-- START Recorded information --

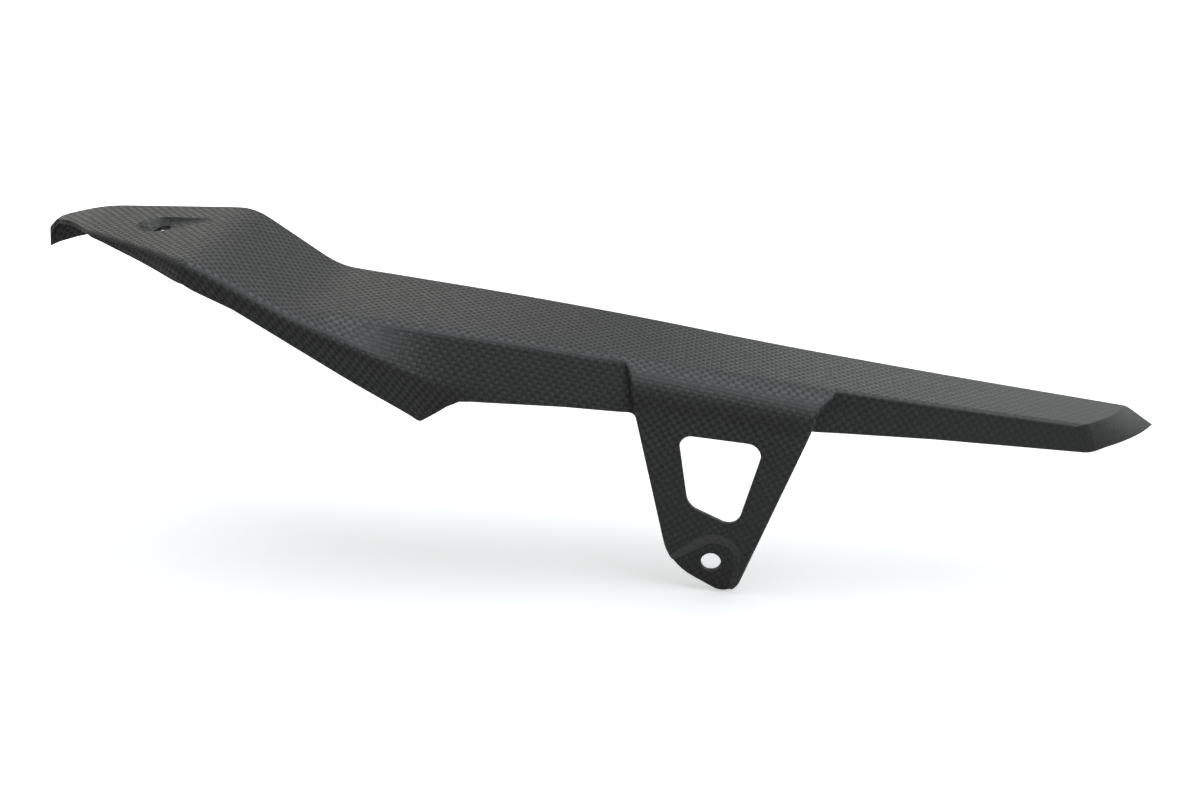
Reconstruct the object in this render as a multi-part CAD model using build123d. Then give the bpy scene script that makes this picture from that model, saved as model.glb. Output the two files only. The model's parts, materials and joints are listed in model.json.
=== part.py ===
from build123d import *
import math
import os

# Moulded chain guard: one thin shell of plain-weave laminate.
# X runs rearward along the deck, Y across it away from the outer side, Z up from the deck.
# Lengths are in millimetres. Every x is measured from the rear fixing hole, every z from
# the flat deck, and the finished guard is set down with the rear fixing hole at the origin.

# Laminate
WALL = 2.0
TRIM_MARGIN = 8.0
INNER_MARGIN = 3.0
SHORTEST_REACH = 2.2

# Lines that run along the guard: (x, value, length of the blend at that corner)
FAR_EDGE_PLAN = [(-345, 38.0, 0), (-235, 38.5, 30), (-175, 36.6, 30), (-115, 38.2, 50),
                 (-50, 37.0, 60), (10, 31.9, 60), (95, 30.4, 60), (165, 31.3, 20), (210, 31.6, 0)]
FAR_EDGE_SIDE = [(-345, -30.0, 0), (-327.5, 0.9, 7), (-305.5, 9.4, 18), (-234.5, 20.6, 14),
                 (-192.5, 0.0, 16), (210, 0.0, 0)]
NEAR_EDGE_PLAN = [(-345, 22.0, 0), (-297.5, 10.0, 20), (-240, -20.5, 30), (-185, -22.5, 30),
                  (-65, -15.0, 60), (40, -11.0, 40), (210, 3.0, 0)]
TOP_PLANE_SIDE = [(-345, -31.0, 0), (-327.5, -0.5, 7), (-305.5, 7.3, 18), (-237.5, 16.7, 20),
                  (-192, 0.0, 16), (210, 0.0, 0)]
RIDGE_PLAN = [(-345, 16.0, 0), (-297.5, 1.0, 20), (-262, -20.5, 20), (-240, -36.5, 12),
              (-165, -36.5, 20), (-133, -34.2, 20), (-110, -31.0, 20), (-48, -25.5, 20),
              (34, -12.2, 20), (210, 2.0, 0)]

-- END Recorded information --

Copy out the full listing exactly.

### Full output
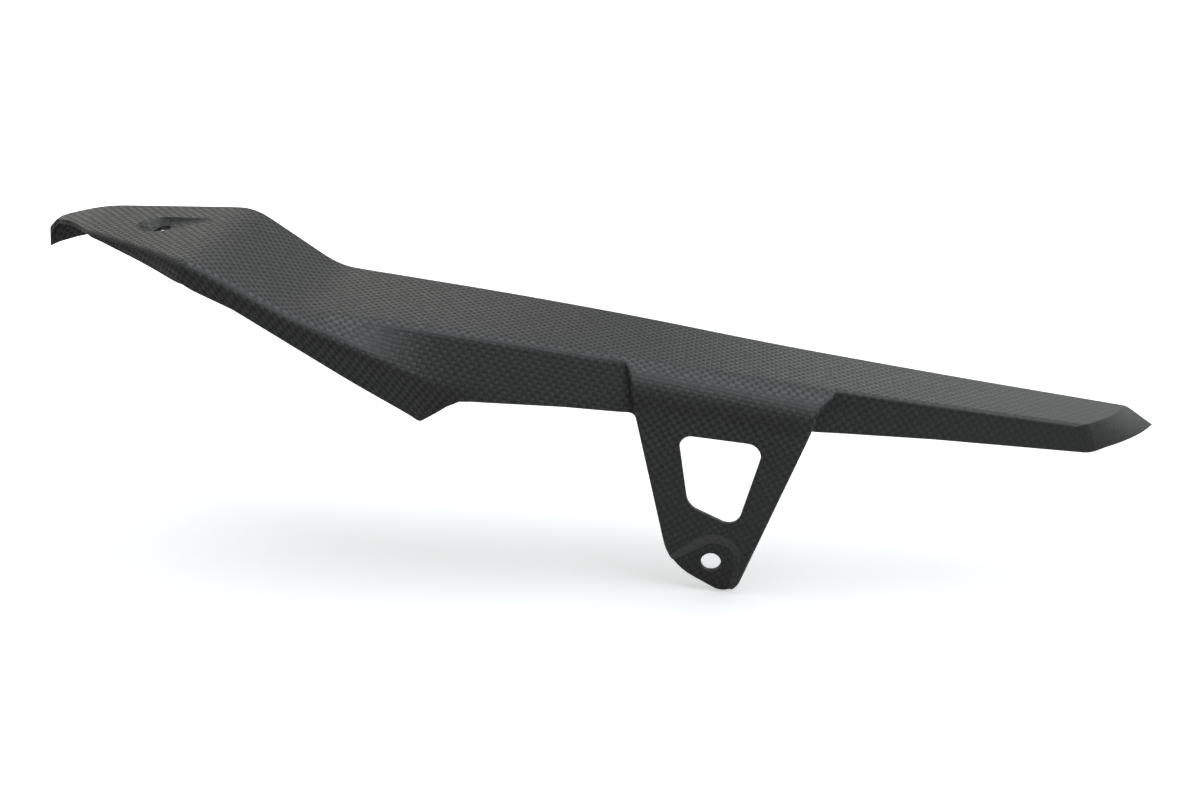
Reconstruct the object in this render as a multi-part CAD model using build123d. Then give the bpy scene script that makes this picture from that model, saved as model.glb. Output the two files only. The model's parts, materials and joints are listed in model.json.
=== part.py ===
from build123d import *
import math
import os

# Moulded chain guard: one thin shell of plain-weave laminate.
# X runs rearward along the deck, Y across it away from the outer side, Z up from the deck.
# Lengths are in millimetres. Every x is measured from the rear fixing hole, every z from
# the flat deck, and the finished guard is set down with the rear fixing hole at the origin.

# Laminate
WALL = 2.0
TRIM_MARGIN = 8.0
INNER_MARGIN = 3.0
SHORTEST_REACH = 2.2

# Lines that run along the guard: (x, value, length of the blend at that corner)
FAR_EDGE_PLAN = [(-345, 38.0, 0), (-235, 38.5, 30), (-175, 36.6, 30), (-115, 38.2, 50),
                 (-50, 37.0, 60), (10, 31.9, 60), (95, 30.4, 60), (165, 31.3, 20), (210, 31.6, 0)]
FAR_EDGE_SIDE = [(-345, -30.0, 0), (-327.5, 0.9, 7), (-305.5, 9.4, 18), (-234.5, 20.6, 14),
                 (-192.5, 0.0, 16), (210, 0.0, 0)]
NEAR_EDGE_PLAN = [(-345, 22.0, 0), (-297.5, 10.0, 20), (-240, -20.5, 30), (-185, -22.5, 30),
                  (-65, -15.0, 60), (40, -11.0, 40), (210, 3.0, 0)]
TOP_PLANE_SIDE = [(-345, -31.0, 0), (-327.5, -0.5, 7), (-305.5, 7.3, 18), (-237.5, 16.7, 20),
                  (-192, 0.0, 16), (210, 0.0, 0)]
RIDGE_PLAN = [(-345, 16.0, 0), (-297.5, 1.0, 20), (-262, -20.5, 20), (-240, -36.5, 12),
              (-165, -36.5, 20), (-133, -34.2, 20), (-110, -31.0, 20), (-48, -25.5, 20),
              (34, -12.2, 20), (210, 2.0, 0)]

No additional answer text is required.